His smirk fades. “I’m here, aren’t I?”
“Yes, but—”
Johnny’s fingers tighten around the armrests. “I’ve shown up every Tuesday for three weeks, haven’t I?”
Controlled chaos. His body is a coiled spring, ready to strike. I’ve seen the pendulum swing between regret and ruin in men before, and I know better than to let outer charm overshadow inner demons.
I shift my gaze to the silver picture frame sitting on the corner of my desk. I’m painfully familiar with the hero-laced devil phenomenon, and from what I’ve seen, Johnny Malone is a textbook case study: a beautifully deceptive coating concealing an unapologetic monster.
The longer I stare, the more control I recover.
The straighter my spine…
The icier my tone…
Johnny may have taken my deal, but I’m not foolish enough to think he’ll make this easy on me. He’d be wise to assume the same.
“It isn’t enough just to be present,” I say tersely. “You have to want—”
He shifts forward, his expression bordering on lethal. “I want a lot of things I can’t have.”
He’s close now. Closer than a patient should be. My head knows he’s using the innuendo as a defense mechanism, but my body doesn’t care.
It’d be so easy to tip forward and press my lips against his.

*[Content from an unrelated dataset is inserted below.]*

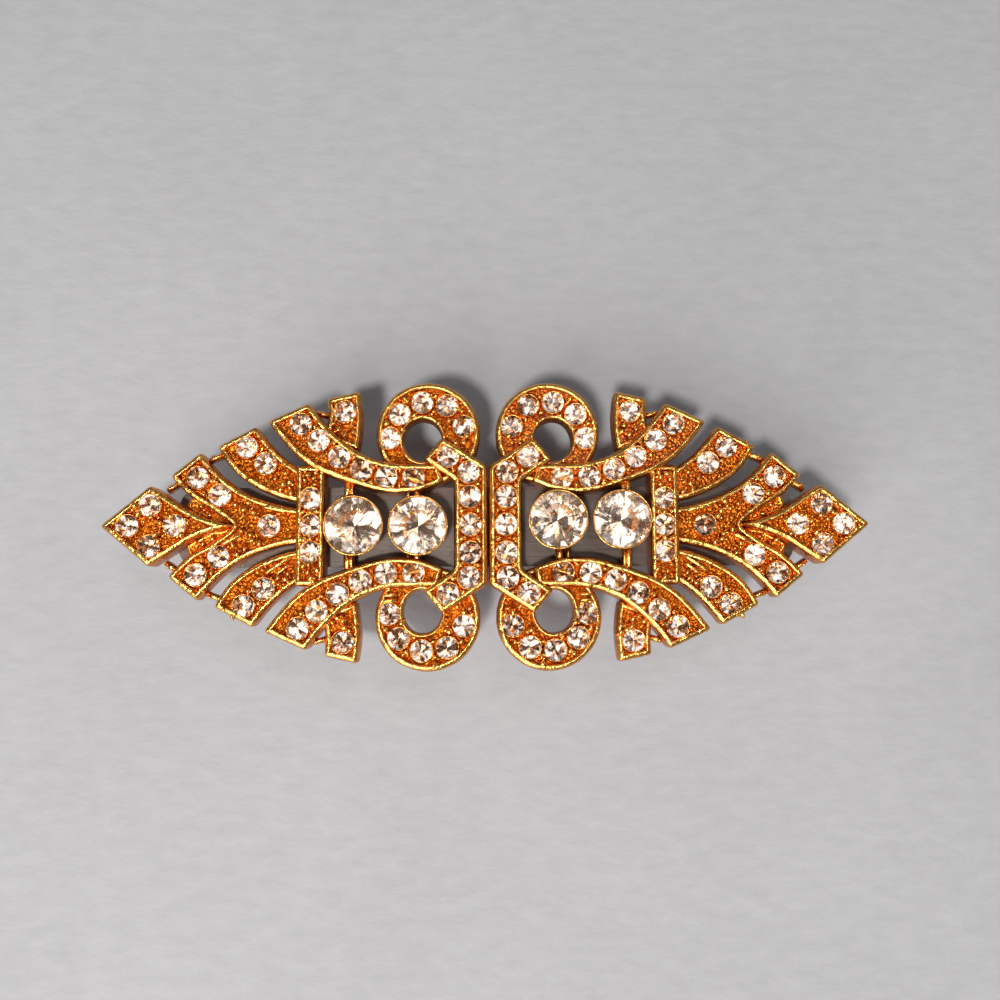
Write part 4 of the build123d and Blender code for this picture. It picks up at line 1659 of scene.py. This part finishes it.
@dataclass(frozen=True)
class Studio:
    """The sheet of paper, the lamps, the surroundings and the camera."""

    sheet_half: float = 0.45
    surround: Colour = (0.13, 0.128, 0.132)
    camera_at: Triple = (-0.0010, -0.0079, 0.1099)
    camera_way: Triple = (0.022, 0.1046, -0.9943)
    camera_up: Triple = (0.0028, 0.9945, 0.1045)
    lens: float = 36.0
    sensor: float = 36.0
    nearest: float = 0.002
    lamps: tuple[Lamp, ...] = (
        Lamp("key", (-0.075, -0.14, 0.49), 0.06, 1.6, (1.0, 0.985, 0.97)),
        Lamp("mid_card", (-0.13, -0.22, 0.42), 0.24, 0.66, (1.0, 0.985, 0.97)),
        Lamp("low_card", (-0.20, -0.36, 0.25), 0.36, 1.12, (1.0, 0.98, 0.96)),
        Lamp("top_fill", (0.09, 0.17, 0.56), 0.22, 0.36, (0.97, 0.98, 1.0)),
    )

    def build(self) -> None:
        """Adds everything that isn't part of the clip."""
        s = self.sheet_half
        mesh = bpy.data.meshes.new("paper_sheet")
        mesh.from_pydata([(-s, -s, 0), (s, -s, 0), (s, s, 0), (-s, s, 0)], [], [(0, 1, 2, 3)])
        mesh.materials.append(Paper().material())
        sheet = bpy.data.objects.new("paper_sheet", mesh)
        bpy.context.scene.collection.objects.link(sheet)
        for lamp in self.lamps:
            lamp.build()
        world = bpy.data.worlds.new("studio_surround")
        world.use_nodes = True
        world.node_tree.nodes["Background"].inputs["Color"].default_value = (*self.surround, 1.0)
        bpy.context.scene.world = world
        self._camera()

    def _camera(self) -> None:
        """Adds the camera and makes it the scene's."""
        data = bpy.data.cameras.new("camera")
        data.lens, data.sensor_width = self.lens, self.sensor
        data.clip_start = self.nearest
        made = bpy.data.objects.new("camera", data)
        back = -Vector(self.camera_way).normalized()
        side = Vector(self.camera_up).cross(back).normalized()
        up = back.cross(side)
        turn = Matrix((side, up, back)).transposed()
        made.matrix_world = Matrix.Translation(self.camera_at) @ turn.to_4x4()
        bpy.context.scene.collection.objects.link(made)
        bpy.context.scene.camera = made


def main() -> None:
    """Builds every sub-assembly in order."""
    logging.basicConfig(level=logging.INFO, format="%(name)s: %(message)s")
    levels = Levels(back=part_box("right_casting")[0].z / MM)
    finishes = Finishes.made()
    for half in Half:
        Casting(half, levels, finishes).build()
    LargeStones(levels, finishes).build()
    Barrette().build()
    Studio().build()
    bpy.context.scene.view_settings.view_transform = "Standard"


if __name__ == "__main__":
    main()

I grit my teeth.No.I won’t be manipulated into weakness.
Not again.
Trapping my lower lip between my teeth, I clear my throat. “Let’s take a step back and regroup. How have things been at the docks?”
Johnny remains so quiet I nearly snap my pen in half. Finally, he lets out a brittle laugh and slumps back into his chair. “Uneventful. I unloaded, stocked, and logged half a dozen overseas shipments, but no cargo ship left the port in a blaze of glory if that’s what you’re really asking.”
I keep my expression blank, denying him the reaction he’s obviously trying to provoke.Especially because he’s right.
“There was a fire in Cranston over the weekend,” I say, turning the tables on him. “I saw on the news that the old Langley building burned down, and—”
“And you thought maybe I’d hopped county lines, lit it up, and drained my balls over the flames?”
Thought, no. Fantasized, then hated myself for it later, yes.
“I wouldn’t be doing my job if I didn’t ask.” My heart skips a few beats as a tense silence stretches between us.
“I watch the news, too, Becca. The Cranston fire was set on Friday night at approximately eleven-fifty p.m.,” he says, finally. “If you check my dock timecard, you’ll find I clocked in at eleven-forty-one.” When I don’t respond, a wolfish smirk spreads across his face. “Feel free to call and verify for yourself. You’re famous around there, anyway.”
My cheeks burn again. “That won’t be necessary.”
“Why?” He pins me with that searing dark gaze, and I squirm in my seat. “Is it because you believe me or because you’re afraid of what they might say?”
Both.
“Because I’m your doctor, not your probation officer, Mr. Malone.”
“And again with the formalities.” He chuckles, a low, condescending rumble I find infuriating. However, clinging to the remnants of professional propriety, I ride out the silence as his gaze wanders around my office. “He really did a number on you, huh?”
“Excuse me?”
He nods his chin over my left shoulder. “I’m no psychiatrist, Doc, but I do have two eyes and a brain, and they pay just as much attention to you as other parts of me. I don’t see a ring on your finger, so I assume that frigid attitude and all those self-imposed rules stem from daddy issues.”